The cemetery worker reportedly dug up the body of a man who'd died 23 years ago so his recently deceased wife could be added to the family tomb. But when he opened the crypt he discovered that the man's body had become mummified and was still practically intact.

Rather than break up the body so another corpse could fit into the same space straight away, he decided to contact members of the deceased man's family.

His nephew and niece arrived — and the woman took a photograph of her dead relative standing next to the digger and her living relation.

The niece is then believed to have sent the snap to another family member via messaging service WhatsApp. It then quickly spread and was posted on several different social media sites, reports The Local.

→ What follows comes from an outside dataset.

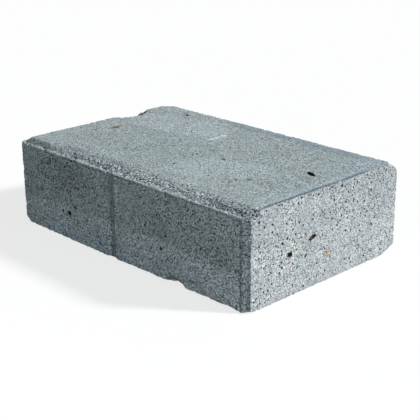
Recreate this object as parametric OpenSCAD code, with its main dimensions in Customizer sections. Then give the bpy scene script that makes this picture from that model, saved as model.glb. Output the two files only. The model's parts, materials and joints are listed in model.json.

What do I think?  I think it’s perfectly genuine and those who are expressing outrage should just take it elsewhere.  I mean, can one really be horrified over an actual dead corpse after watching live walking zombies on The Walking Dead for the past four years? 

If it was any old Tom, Dick, or Harry, off the street you might have a point.  But since it was the relatives, why not have your Kodak moment even though the once largest maker of film and cameras is deader than your departed uncle.  It’s almost poetic.  And share your joy with the world, on Twitter, Facebook, Instagram, or in this case, What’s App?  You now have a Christmas Card insert for all of eternity.

You’ve also made your uncle more famous than he ever was or hoped to be when he had a heartbeat, so why not let him hang around for a while and enjoy all the cool gadgets we didn’t have when he keeled over two decades ago? 

I mean, sit him on the couch and let him watch that 70 inch flat screen while you play your blu-ray copy of Weekend At Bernie’s you have in your library and he’ll feel right at home.  Not only that, when you do watch The Walking Dead, you’ll have your own movie prop right there with you.

And hey, maybe you can get him booked on The Tonight Show with Jimmy Fallon?  He’d be the perfect guest considering how dead that show has been since Fallon took over.

As for myself, if twenty-three years after I’m gone, some relative wants to dig me up and post my picture on a billboard or whatever, that’s fine with me.  If they are still having that family reunion thingy back there every summer, you can take me along and we’ll have a meet and greet.  Let’s Party.


  1. He looks pretty good for someone who is over a score old.

    1. Certainly. I would say let him enjoy a breath or two of fresh air.....if he were breathing that is.